In the example above, Paul could have done any number of things that would do little more than avoid another "said." But suppose we write:

"Sure, he brought the burritos." Paul sucked at a bleeding fingertip and spat out a fragment of nail. "But that was two hours ago."

Now, I'm not sure what the context of the preceding paragraph is, since I just now made it up and have no idea what is going on or where we are; but I'm pretty sure it accomplishes more than standing in for a dialogue tag. If I wrote such a thing in a novel, I'd be saying something about Paul's character, making the scene a little more vivid, and, en passant, also letting the reader know it is Paul speaking.

Is there a term for this? Apart, that is, from the somewhat-perjorative "business" (which most people don't seem to recognize)? I wish there were a simple word or phrase, because I'm often tempted to tell writers who have asked me to read their manuscripts that, "Instead of a dialogue tag, this would be a perfect place to insert..." Insert what, exactly? "...one of those sequences of actions that attributes the dialogue while simultaneously achieving other goals of the scene"? I guess we could call it 'indirect speaker attribution', but we're writers--can we come up with pithier jargon than that?

Whatever we call this sort of dialogue-attribution-by-action, it is a simpler matter than the indirect thinker attributions of the 'choreography of gaze" Emma was discussing. A dialogue tag is nothing more than a fingerpost to a speaker--though, as shown above, when the attribution is done indirectly it can in principle do a great deal more. An indirect thinker attribution is inherently more nuanced. I can't do better than to quote the example from her original post:

So often 'he looked' 'she thought' 'they wondered' can go, and be replaced by a straight statement of what they're seeing, thinking, wondering. But if you want to make the reader conscious of the seer's/thinker's/looker's consciousness, then it helps if you focus the reader on that consciousness operating. It seems to me that this:

I found a comfortable chair, and he poured the drinks and then turned away towards the window. Was that all he was going to do? Wasn't he going to say anything?


has a subtly different effect from this:


I looked for a comfortable chair and sat down, and watched as he poured the drinks and then turned away to stare out of the window. I stared at his back view. Was that all he was going to do? Wasn't he going to say anything?


It's one of those incredibly important subtleties which are crushed when a bad teacher of writing peddles a rule like always cutting out the apparently surplus-to-requirements 'looks'.

Those gazes are a form of "business." In dialogue we might be able to infer without any doubt who is speaking, but still wish to add business/action to enrich the scene. Emma's example is even more unambiguous than most, as it is being told in first person; there is never any doubt whose thoughts or observations are being presented.

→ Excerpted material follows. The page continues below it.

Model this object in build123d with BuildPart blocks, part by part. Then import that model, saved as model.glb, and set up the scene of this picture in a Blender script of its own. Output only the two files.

In her first example, we are essentially being given reportage followed by unmediated thoughts. In the second case, we are being given an additional dimension, a layer of self-awareness, where the narrator knows she is observing, and reports on how she goes about it.

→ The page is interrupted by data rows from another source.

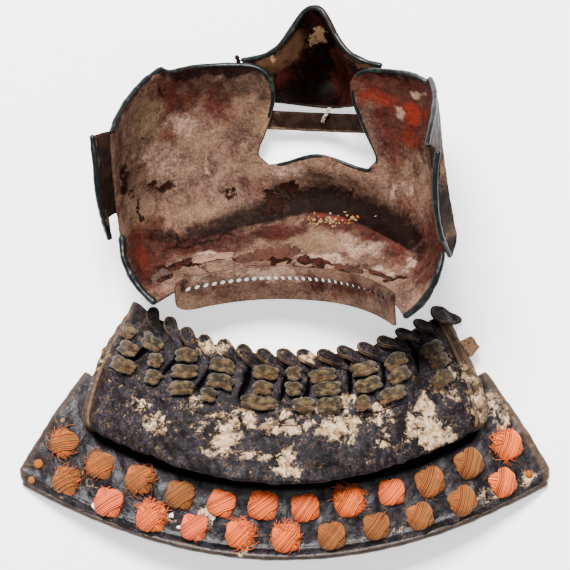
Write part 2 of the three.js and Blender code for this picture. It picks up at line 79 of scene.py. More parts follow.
def unit(vectors: Array) -> Array:
    """Returns vectors scaled to length 1."""
    return vectors / np.maximum(np.linalg.norm(vectors, axis=-1, keepdims=True), 1e-9)


def ripple(points: Array, length: float, seed: int, waves: int = 16) -> Array:
    """Smooth unevenness, mostly between -1 and 1.

    It is a sum of sines along random directions, whose wave lengths are near the one given.

    Args:
        points: Places, with their coordinates in the last axis.
        length: Wave length, in the points' unit.
        seed: Picks the directions and phases.
        waves: How many sines are summed.

    Returns:
        One value for each point.
    """
    rng = np.random.default_rng(seed)
    ways = unit(rng.normal(size=(waves, points.shape[-1])))
    turns = 2 * np.pi / (length * rng.uniform(0.6, 1.7, waves))
    phases = rng.uniform(0, 2 * np.pi, waves)
    return np.sin(points @ (ways * turns[:, None]).T + phases).sum(-1) / math.sqrt(waves)


def uneven(radius: Array | float, path: Array, *waves: tuple[float, float, int]) -> Array:
    """Returns a radius along a path, shaken by ripples given by share, length and seed."""
    return radius * sum((share * ripple(path, length, seed) for share, length, seed in waves), 1)


def catmull(points: Array, at: Array) -> Array:
    """A centripetal Catmull-Rom curve through points.

    Each stretch is a cubic whose end tangents weigh the neighbouring chords by the square root of
    their lengths, and the ends are carried on by mirroring the first and last chord.

    Args:
        points: The points that the curve goes through, one a row.
        at: Places along it from 0 to 1, counted in equal shares for each stretch.

    Returns:
        One point a row.
    """
    points = np.asarray(points, float)
    stretches = len(points) - 1
    place = np.clip(at, 0, 1) * stretches
    start = np.minimum(place.astype(int), stretches - 1)
    t = (place - start)[:, None]
    longer = np.vstack([2 * points[:1] - points[1:2], points, 2 * points[-1:] - points[-2:-1]])
    p0, p1, p2, p3 = (longer[start + k] for k in range(4))
    d0, d1, d2 = (np.sqrt(np.linalg.norm(b - a, axis=1, keepdims=True)) + 1e-9
                  for a, b in ((p0, p1), (p1, p2), (p2, p3)))
    m1 = ((p1 - p0) / d0 - (p2 - p0) / (d0 + d1) + (p2 - p1) / d1) * d1
    m2 = ((p2 - p1) / d1 - (p3 - p1) / (d1 + d2) + (p3 - p2) / d2) * d1
    return (p1 + t * m1 + t**2 * (3 * (p2 - p1) - 2 * m1 - m2)
            + t**3 * (2 * (p1 - p2) + m1 + m2))


def spaced(points: Array, count: int) -> Array:
    """Points spread evenly by length along the Catmull-Rom curve.

    Args:
        points: The points that the curve goes through, one a row.
        count: How many equal steps there are.

    Returns:
        One point more than the steps, one a row.
    """
    fine = catmull(points, np.linspace(0, 1, 40 * len(points)))
    run = np.concatenate([[0], np.cumsum(np.linalg.norm(np.diff(fine, axis=0), axis=1))])
    at = np.linspace(0, run[-1], count + 1)
    return np.stack([np.interp(at, run, fine[:, k]) for k in range(fine.shape[1])], axis=1)


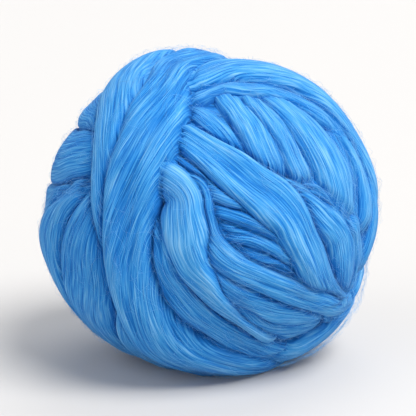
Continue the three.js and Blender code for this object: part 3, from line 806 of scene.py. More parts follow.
@dataclass(frozen=True)
class WoolFinish:
    """Finish of the wool: streaks of paler and deeper fibres, a soft sheen and a fine fibre bump.

    The weights say how much each kind of streak counts, and the places where a colour stands lie
    between the crease colour at nought and the pale colour at one. The pieces' tone carries painted
    shade, so the crease colour is painted shade in creases and grooves, and the pale end is partly
    painted light on crests and ridges.
    """

    name: str = "blue_wool"
    # colour of the painted shade in creases and grooves
    crease: Colour = (0.001, 0.074, 0.275)
    deep: Colour = (0.008, 0.152, 0.490)
    deep_place: float = 0.32
    middle: Colour = (0.044, 0.268, 0.595)
    middle_place: float = 0.60
    pale: Colour = (0.200, 0.455, 0.725)
    roughness: float = 0.8
    specular: float = 0.12
    anisotropy: float = 0.2
    sheen: float = 0.09
    sheen_roughness: float = 0.45
    sheen_tint: Colour = (0.50, 0.75, 1.0)
    broad_waver: Streaks = Streaks(24.0, 80.0)
    broad_waver_reach: float = 0.0016
    fine_waver: Streaks = Streaks(60.0, 200.0)
    fine_waver_reach: float = 0.0014
    bands: Streaks = Streaks(14.0, 210.0)
    bands_weight: float = 0.18
    locks: Streaks = Streaks(32.0, 620.0)
    locks_weight: float = 0.50
    locks_relief: float = 0.6
    hairs: Streaks = Streaks(45.0, 1500.0, detail=2.0)
    hairs_weight: float = 1.5
    hairs_relief: float = 0.5
    # greyer colour of the fuzz on raised wool: real fibres, with a painted sheen
    haze: Colour = (0.090, 0.250, 0.520)
    haze_clouds: Streaks = Streaks(22.0, 45.0, detail=2.0)
    haze_from: float = 0.50
    haze_to: float = 0.72
    haze_share: float = 0.42
    bump_distance: float = 0.0014
    bump_strength: float = 0.7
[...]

The first example is faster and more minimalist. The second is richer, more anchored in consciousness, and increases our identification with the narrator.

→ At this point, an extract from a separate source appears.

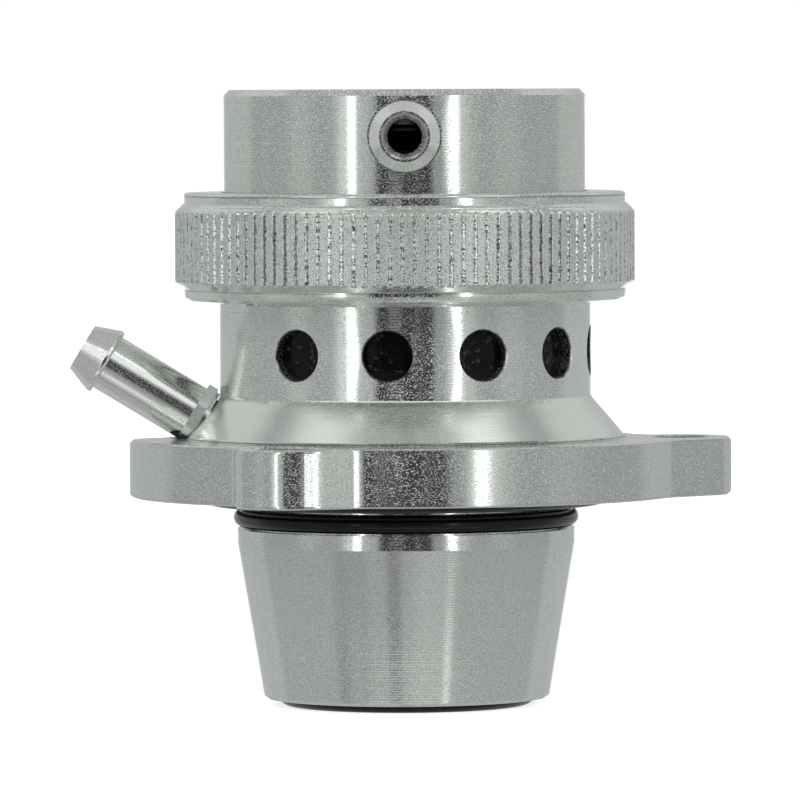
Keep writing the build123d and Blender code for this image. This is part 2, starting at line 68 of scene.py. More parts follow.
# %% Place the camera
CAMERA_DISTANCE = 0.832
CAMERA_HEIGHT = 0.0419
AIM_HEIGHT = 0.00984
AIM_SIDE = -0.00058
LENS_MM = 360.7
SENSOR_MM = 36
CLIP_NEAR, CLIP_FAR = 0.05, 50
ROLL = -0.27

camera_data = bpy.data.cameras.new("camera")
camera_data.lens = LENS_MM
camera_data.sensor_width = SENSOR_MM
camera_data.clip_start = CLIP_NEAR
camera_data.clip_end = CLIP_FAR
camera = bpy.data.objects.new("camera", camera_data)
bpy.context.scene.collection.objects.link(camera)
camera.location = (AIM_SIDE, -CAMERA_DISTANCE, CAMERA_HEIGHT)
look = Vector((AIM_SIDE, 0, AIM_HEIGHT)) - camera.location
roll = Matrix.Rotation(radians(ROLL), 3, "Z")
camera.rotation_euler = (look.to_track_quat("-Z", "Y").to_matrix() @ roll).to_euler()
bpy.context.scene.camera = camera
print("camera looks down by", round(degrees(asin(-look.z / look.length)), 2), "degrees")

# %% [markdown]
# ## Helpers for node trees
# Materials, the sky and Geometry Nodes are all node trees. The first helper adds a node with its settings
# and links or sets its inputs in one call. With them a tree reads from top to bottom, as a recipe does.
# The Standard view transform shows every colour about as it is written.

# %% Add nodes, materials and groups
def add_node(tree, kind, inputs=None, **settings):
    """Adds a node with its settings. Each input is a number, a colour or the output socket that feeds it."""
    node = tree.nodes.new(kind)
    for name, value in settings.items():
        setattr(node, name, value)
    for name, value in (inputs or {}).items():
        socket = node.inputs[name]
        if isinstance(value, bpy.types.NodeSocket):
            tree.links.new(value, socket)
        else:
            socket.default_value = value
    return node


def new_material(name):
    """An empty material with its node tree."""
    material = bpy.data.materials.new(name)
    material.use_nodes = True
    material.node_tree.nodes.clear()
    return material, material.node_tree


def new_group(name, kind, inputs, outputs):
    """Makes a node group with named sockets. Returns it with the sockets that it gets and those it fills."""
    group = bpy.data.node_groups.new(name, kind)
    for socket_name, socket_type, default in inputs:
        socket = group.interface.new_socket(socket_name, in_out="INPUT", socket_type=socket_type)
        if default is not None:
            socket.default_value = default
    for socket_name, socket_type in outputs:
        group.interface.new_socket(socket_name, in_out="OUTPUT", socket_type=socket_type)
    given = group.nodes.new("NodeGroupInput").outputs
    result = group.nodes.new("NodeGroupOutput").inputs
    return group, given, result


def grouped(tree, group, **inputs):
    """Adds a copy of a node group. Each input is a value or the output socket that feeds it."""
    named = {name.replace("_", " ").title(): value for name, value in inputs.items()}
    return add_node(tree, "ShaderNodeGroup", named, node_tree=group)


bpy.context.scene.view_settings.view_transform = "Standard"
print("view transform:", bpy.context.scene.view_settings.view_transform)

# %% [markdown]
# Most nodes of a tree are plain arithmetic on masks, heights and tones. These short helpers name the steps
# that come back again and again, and each returns the socket with its result.

# %% Arithmetic on sockets
def math_node(tree, operation, *values):
    """A Math node."""
    return add_node(tree, "ShaderNodeMath", dict(enumerate(values)), operation=operation).outputs[0]


def product(tree, first, *factors):
    """Several values multiplied."""
    for factor in factors:
        first = math_node(tree, "MULTIPLY", first, factor)
    return first


def added(tree, value, amount, share):
    """A value plus a share of an amount."""
    return math_node(tree, "ADD", value, product(tree, amount, share))


def toward(tree, value, target, share):
    """A value moved towards a target by a share."""
    return added(tree, value, math_node(tree, "SUBTRACT", target, value), share)


def ramp(tree, value, low, high, start=0.0, end=1.0, **settings):
    """A value mapped from the range between low and high to the one between start and end, and held there."""
    ranges = {"Value": value, "From Min": low, "From Max": high, "To Min": start, "To Max": end}
    return add_node(tree, "ShaderNodeMapRange", ranges, **settings).outputs["Result"]


def between(tree, mask, start, end):
    """Start where a mask is 0 and end where it is 1."""
    return ramp(tree, mask, 0.0, 1.0, start, end)


SOFT_EDGE = 0.03 * MM


def window(tree, value, low, high, edge=SOFT_EDGE):
    """1 between two values and 0 outside, with soft ends inside the window."""
    return product(tree, ramp(tree, value, low, low + edge), ramp(tree, value, high, high - edge))


print("soft ends of a window:", round(SOFT_EDGE / MM, 2), "mm")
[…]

Which is better? That depends on the totality of the scene. The first example moves us along faster to arrive at the two questions in the narrator's mind; it is economical and suspenseful. The paragrpah exists mainly to demand we leap to the next paragraph and get some answers.

The second example slows us down, recalibrates us, makes us hesitate in a longer moment of the narrator's self-consciousness. This gives it a feeling of less urgency, but greater portentousness; it anchors us in the moment of uncertainty, and creates a tiny instance of what some writers call a "suspense pocket."

Either one might be the right choice depending on the author's intent, but Emma is dead right when she says the effect is different.

I still don't have better names for this than "business," though. In one case, speaker business, in the other, thinker business. I'd love to be able to call these attributing fingerposts something else. Anybody got a name for these devices?

6 comments:

Janet said...

I think the word you're looking for is a "beat". Don't ask me where I heard it. Probably at AW, though I think I've seen it elsewhere too.

Tim Stretton said...

Have to say I've always called this "business". It doesn't have any pejorative overtone for me.

"Beat" fits as well. I think Lawrence Block may have used the term.

David Isaak said...

Hi, Janet, Hi Tim--

Yeah, I'm familiar with "beat"--originally a screenwritng term. And sometimes when a scropt wants to emphasize a pause, the screenwriter will literally write "(beat)" or insert some sort of 'parenthetical' describing business: "(dropping phone and turning)".

Parentheticals are also used to describe how a line is delivered. In that context, they are often called 'wrylys' because of their all-too-common use "(wryly)".

In fiction a beat signifies a rhythmic change, but doesn't necessarily attribute dialog. For example in:

"I'm just tired, that's all." A crow flew past the window, cawing. "I think I'll take a shower."

the crow line is a beat, but it doesn't do any speaker attribution.

Guess I'll just keep calling it "business" until something else comes along.

emmadarwin said...

Yes, in theatre a 'beat' is one of two things - the same kind of not-really-quite-a-pause as in scriptwriting, or in Stanislavskian work it's the time between the character conceiving an intention, and acting on it. (At least, that's what I remember - it's been a long time since I read An Actor Prepares, but I keep meaning to go back to it. It has a lot to say to writers about process).

David Isaak said...

Hi, Emma--

I've never read Stanislavski, not being a thespian.

Confusingly, the screenwriting crowd has also started using something they call "story beats," which insofar as I understand it is nothing more than a list of major events in a story--i.e. what normal people would call "an outline."

Why they think they need an additional term isn't clear to me, but I think that if they needed one they should have considered coming up with a term not already in use.